**Task brief:**
Return each entry exactly, omitting nothing.

**Material supplied:**
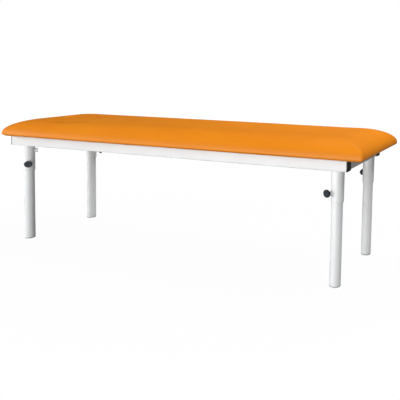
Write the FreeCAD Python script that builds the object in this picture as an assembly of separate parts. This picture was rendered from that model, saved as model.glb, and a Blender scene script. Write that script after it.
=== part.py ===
import FreeCAD, Part
import math
import os

from FreeCAD import Vector

# A massage table on four height-adjustable legs. Millimetres, +Z up, +X from the head end to the foot end.
# The origin is on the floor under the middle of the pad, with the legs pushed fully in.

# Pad
PAD_LENGTH = 1900.0
PAD_WIDTH = 700.0
PAD_THICKNESS = 88.0
PAD_CORNER = 12.0
EDGE_ROUND = 18.0  # small round under the pad's widest line
CROWN_REACH = 160.0  # how far in from the edge the top has sloped up to level
CROWN_POWER = 1.7  # 2 is an ellipse, 1 is a straight slope
COVER_THICKNESS = 1.5
HEM_WIDTH = 62.0  # how far the cover is folded under the pad
FOAM_GAP = 0.3
BOARD_THICKNESS = 15.0

# Face hole and its plug
HOLE_INSET = 270.0  # middle of the hole in from the head end
HOLE_SEMI_X = 105.0
HOLE_SEMI_Y = 75.0
HOLE_ROLL = 14.0  # radius over which the cover rolls into the hole
HOLE_ROLL_DEGREES = 75.0  # how far round the roll goes before it meets the pad's top
HOLE_LEDGE = 12.0  # rim of the board that carries the plug
PLUG_GAP = 2.0
PLUG_SINK = 2.0  # how far the plug's middle lies under the pad's top
PLUG_BASE_THICKNESS = 9.0
PLUG_CROWN_HEIGHT = 14.0
PLUG_CROWN_REACH = 26.0
PLUG_SEAT_GAP = 0.3

# Frame
LEG_INSET_X = 120.0  # leg axis in from the pad's end
LEG_INSET_Y = 77.5  # leg axis in from the pad's side
FRAME_UNDERSIDE = 493.0
RAIL_DEPTH = 60.0
RAIL_HEIGHT = 50.0
TUBE_WALL = 2.0
RAIL_CORNER = 4.0
HEAD_OVERRUN = 90.0  # rail beyond the leg axis at the head end
FOOT_OVERRUN = 42.0  # rail beyond the leg axis at the foot end
CROSS_RAIL_WIDTH = 40.0
CROSS_RAIL_SETBACK = 2.0

# Rail end caps
CAP_LIP = 4.5
CAP_LIP_ROUND = 1.5
CAP_PLUG_DEPTH = 18.0
CAP_PLUG_WALL = 2.0
CAP_FIN_HEIGHT = 0.8
CAP_FIN_WIDTH = 1.6
CAP_FIN_COUNT = 3

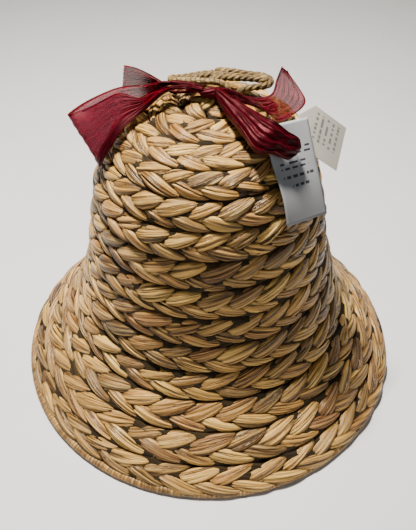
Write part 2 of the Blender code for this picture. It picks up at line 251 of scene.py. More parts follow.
def makeCamera():
    data = bpy.data.cameras.new("camera")
    data.sensor_fit = "VERTICAL"
    data.sensor_height = 36.0
    data.lens = view["focalPixels"] * data.sensor_height / view["photoHeight"]
    data.shift_x = (view["photoWidth"] / 2 - view["centrePixel"][0]) / view["photoHeight"]
    data.shift_y = (view["centrePixel"][1] - view["photoHeight"] / 2) / view["photoHeight"]
    data.clip_start = 0.01
    camera = bpy.data.objects.new("camera", data)
    bpy.context.scene.collection.objects.link(camera)
    tilt = math.radians(view["lookDown"])
    reach = view["distance"]
    camera.location = (0, -reach * math.cos(tilt), view["aimHeight"] + reach * math.sin(tilt))
    camera.rotation_euler = (math.pi / 2 - tilt, 0, 0)
    bpy.context.scene.camera = camera


studio = {
    "keyPlace": (-0.15, 0.12, 0.98),
    "keySize": 0.12,
    "keyPower": 28.0,
    "keyColor": (1.0, 0.95, 0.88),
    "fillPlace": (0.5, -1.3, 1.2),
    "fillSize": 0.9,
    "fillPower": 3.6,
    "fillColor": (0.92, 0.95, 1.0),
    "lightsAim": (0, 0, 0.1),
    "skyColor": (0.86, 0.88, 0.92),
    "skyStrength": 0.06,
    "floorColor": (0.74, 0.74, 0.73),
    "floorReach": 6.0,
}


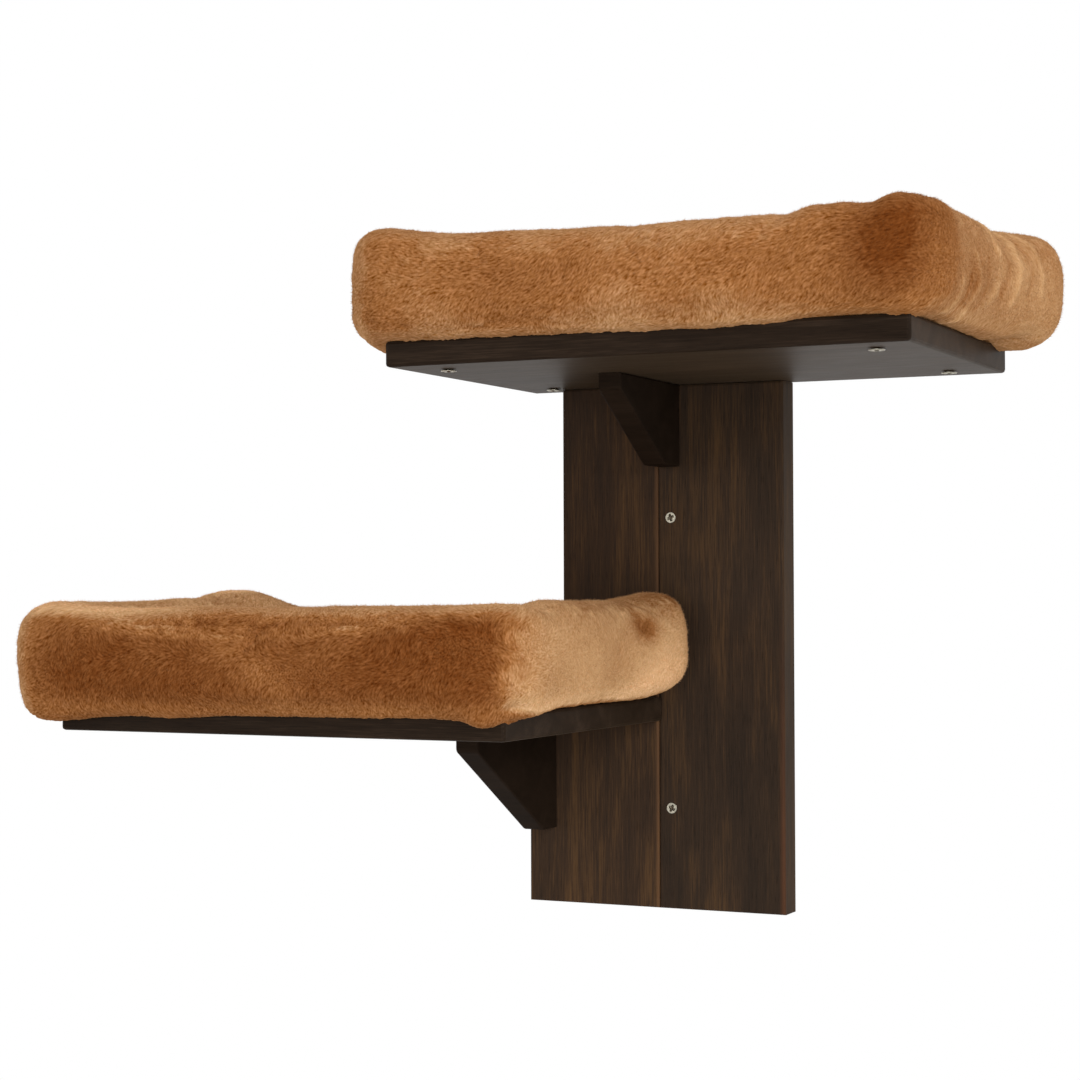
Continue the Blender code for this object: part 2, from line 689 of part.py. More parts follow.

**Output of the task:**
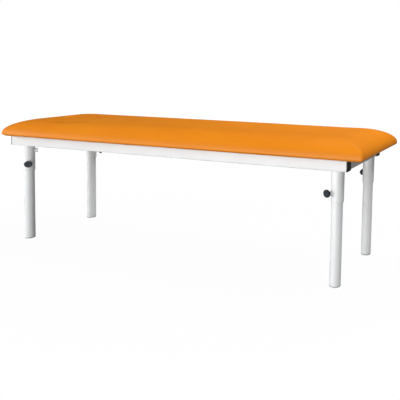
Write the FreeCAD Python script that builds the object in this picture as an assembly of separate parts. This picture was rendered from that model, saved as model.glb, and a Blender scene script. Write that script after it.
=== part.py ===
import FreeCAD, Part
import math
import os

from FreeCAD import Vector

# A massage table on four height-adjustable legs. Millimetres, +Z up, +X from the head end to the foot end.
# The origin is on the floor under the middle of the pad, with the legs pushed fully in.

# Pad
PAD_LENGTH = 1900.0
PAD_WIDTH = 700.0
PAD_THICKNESS = 88.0
PAD_CORNER = 12.0
EDGE_ROUND = 18.0  # small round under the pad's widest line
CROWN_REACH = 160.0  # how far in from the edge the top has sloped up to level
CROWN_POWER = 1.7  # 2 is an ellipse, 1 is a straight slope
COVER_THICKNESS = 1.5
HEM_WIDTH = 62.0  # how far the cover is folded under the pad
FOAM_GAP = 0.3
BOARD_THICKNESS = 15.0

# Face hole and its plug
HOLE_INSET = 270.0  # middle of the hole in from the head end
HOLE_SEMI_X = 105.0
HOLE_SEMI_Y = 75.0
HOLE_ROLL = 14.0  # radius over which the cover rolls into the hole
HOLE_ROLL_DEGREES = 75.0  # how far round the roll goes before it meets the pad's top
HOLE_LEDGE = 12.0  # rim of the board that carries the plug
PLUG_GAP = 2.0
PLUG_SINK = 2.0  # how far the plug's middle lies under the pad's top
PLUG_BASE_THICKNESS = 9.0
PLUG_CROWN_HEIGHT = 14.0
PLUG_CROWN_REACH = 26.0
PLUG_SEAT_GAP = 0.3

# Frame
LEG_INSET_X = 120.0  # leg axis in from the pad's end
LEG_INSET_Y = 77.5  # leg axis in from the pad's side
FRAME_UNDERSIDE = 493.0
RAIL_DEPTH = 60.0
RAIL_HEIGHT = 50.0
TUBE_WALL = 2.0
RAIL_CORNER = 4.0
HEAD_OVERRUN = 90.0  # rail beyond the leg axis at the head end
FOOT_OVERRUN = 42.0  # rail beyond the leg axis at the foot end
CROSS_RAIL_WIDTH = 40.0
CROSS_RAIL_SETBACK = 2.0

# Rail end caps
CAP_LIP = 4.5
CAP_LIP_ROUND = 1.5
CAP_PLUG_DEPTH = 18.0
CAP_PLUG_WALL = 2.0
CAP_FIN_HEIGHT = 0.8
CAP_FIN_WIDTH = 1.6
CAP_FIN_COUNT = 3

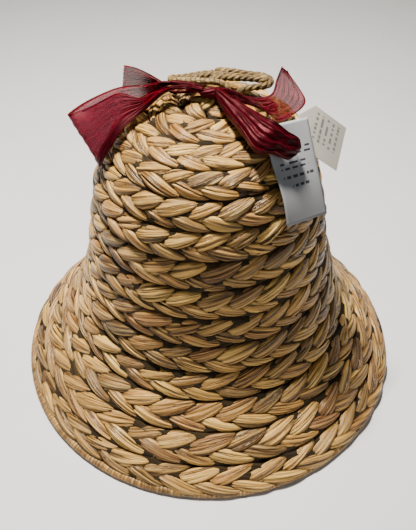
Write part 2 of the Blender code for this picture. It picks up at line 251 of scene.py. More parts follow.
def makeCamera():
    data = bpy.data.cameras.new("camera")
    data.sensor_fit = "VERTICAL"
    data.sensor_height = 36.0
    data.lens = view["focalPixels"] * data.sensor_height / view["photoHeight"]
    data.shift_x = (view["photoWidth"] / 2 - view["centrePixel"][0]) / view["photoHeight"]
    data.shift_y = (view["centrePixel"][1] - view["photoHeight"] / 2) / view["photoHeight"]
    data.clip_start = 0.01
    camera = bpy.data.objects.new("camera", data)
    bpy.context.scene.collection.objects.link(camera)
    tilt = math.radians(view["lookDown"])
    reach = view["distance"]
    camera.location = (0, -reach * math.cos(tilt), view["aimHeight"] + reach * math.sin(tilt))
    camera.rotation_euler = (math.pi / 2 - tilt, 0, 0)
    bpy.context.scene.camera = camera


studio = {
    "keyPlace": (-0.15, 0.12, 0.98),
    "keySize": 0.12,
    "keyPower": 28.0,
    "keyColor": (1.0, 0.95, 0.88),
    "fillPlace": (0.5, -1.3, 1.2),
    "fillSize": 0.9,
    "fillPower": 3.6,
    "fillColor": (0.92, 0.95, 1.0),
    "lightsAim": (0, 0, 0.1),
    "skyColor": (0.86, 0.88, 0.92),
    "skyStrength": 0.06,
    "floorColor": (0.74, 0.74, 0.73),
    "floorReach": 6.0,
}


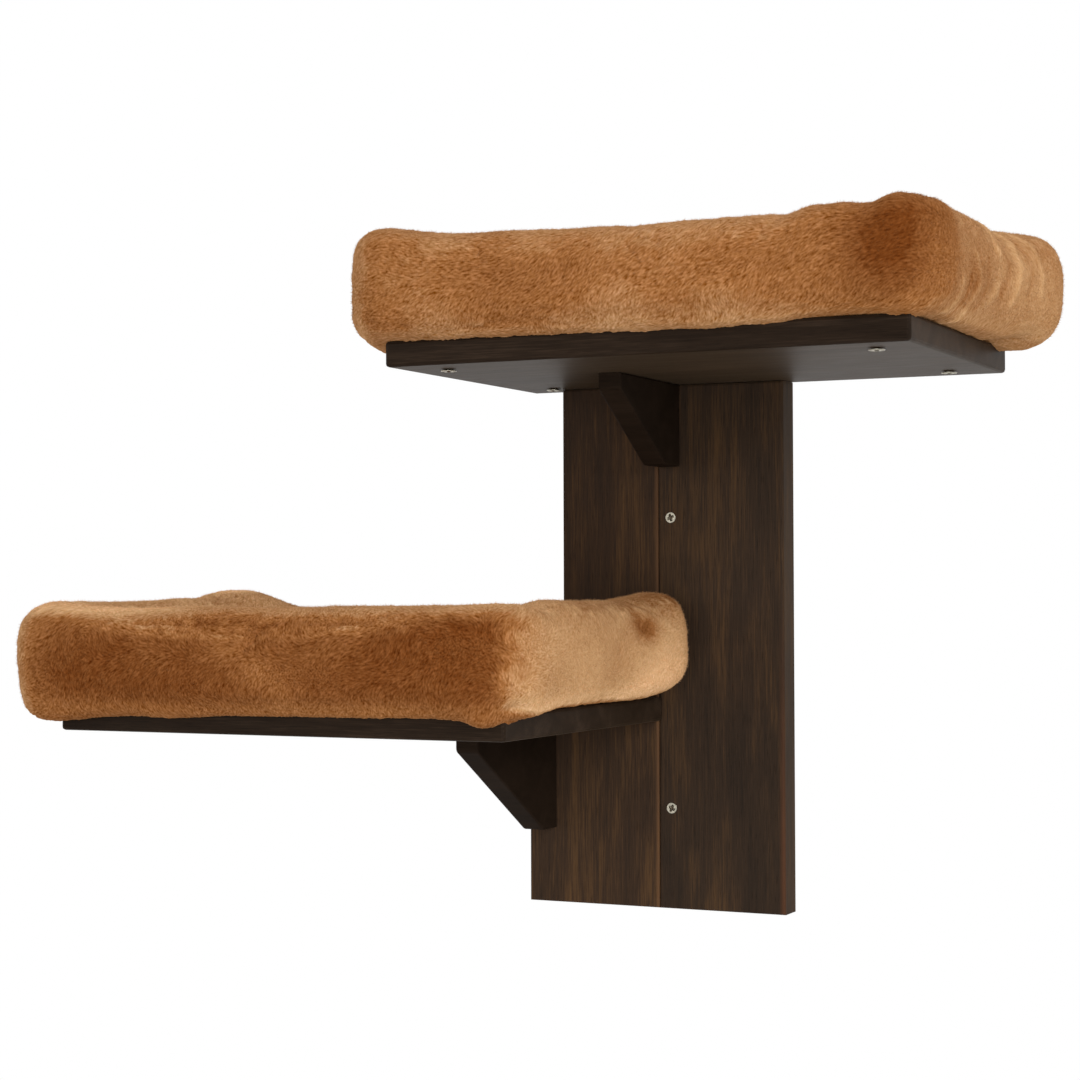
Continue the Blender code for this object: part 2, from line 689 of part.py. More parts follow.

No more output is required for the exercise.